Long-range building plans show largely a largely steady acquisition strategy that would alternate between two and three large surface combatants per year over the next 30 years and hold steady at two small surface combatants per year.

In the five-year future year defense program plan, the large surface combatants the Navy is buying are Arleigh Burke-class destroyers, and the small combatants are littoral combat ships and the frigates that will follow them.

The plan also calls for two attack submarines per year, a dozen ballistic missile submarines over the next three decades, and five large payload submarines. The latter are all set to be purchased in the last 12 years of the future shipbuilding plan.

Amphibious ships will account for 27 of the 355, according to the plan. The document shows annual purchases of one to two amphibs between Fiscal 2022 and 2034, with only seven years in the plan without at least one new buy.

As for carriers, the plan reflects a compressed acquisition timeline, with carrier purchases shifting from one every five years to one every four after Fiscal 2028.

In all the long-range plan calls for the purchase of 274 new ships by Fiscal 2048, with procurement ranging from seven to 13 ships per year over the 30-year span. Over the next five years alone, the Navy plans to buy 54 new ships, 11 more than were part of the plan a year ago.

The plan notes that service-life extension programs for six Ticonderoga-class cruisers, four mine countermeasures ships, and the first of up to five Los Angeles-class attack submarines are built into the next five years to maintain capabilities and end strength. The document adds that these life extensions may be key to reaching 355 ships at an accelerated pace.

"Because SLEs are relatively short-term extensions, they are carefully balanced with the steady long-term growth profiles discussed above to ensure overall higher numbers when SLEs expire," the document states.

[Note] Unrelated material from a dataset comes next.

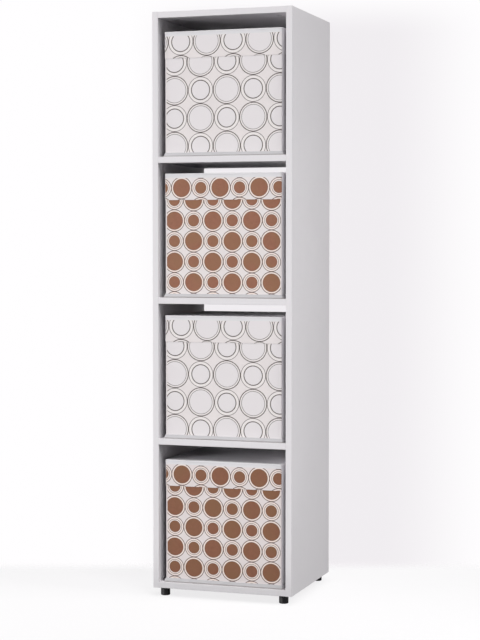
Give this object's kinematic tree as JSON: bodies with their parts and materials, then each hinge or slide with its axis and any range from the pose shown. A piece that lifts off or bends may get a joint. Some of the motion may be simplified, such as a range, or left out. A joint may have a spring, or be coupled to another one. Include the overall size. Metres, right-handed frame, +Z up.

Though the plan provides a path to 355 ships, the uncertain nature of the budget and the inherently changeable nature of the strategy raise questions about how much the document will resemble actual procurement over the next three decades.

The plan does, however, add a caveat: that unmanned systems may play a role in future planning and increase the capability of the Navy fleet in yet-to-be-determined ways.

"For [Fiscal 2019], unmanned systems are not included in the shipbuilding plan; rather, they are accounted for in advanced capability weapons and sensors portfolios," the plan states. "Navy is committed to unmanned capabilities and will continue to evaluate progression as they potentially move more towards viable platform replacement options."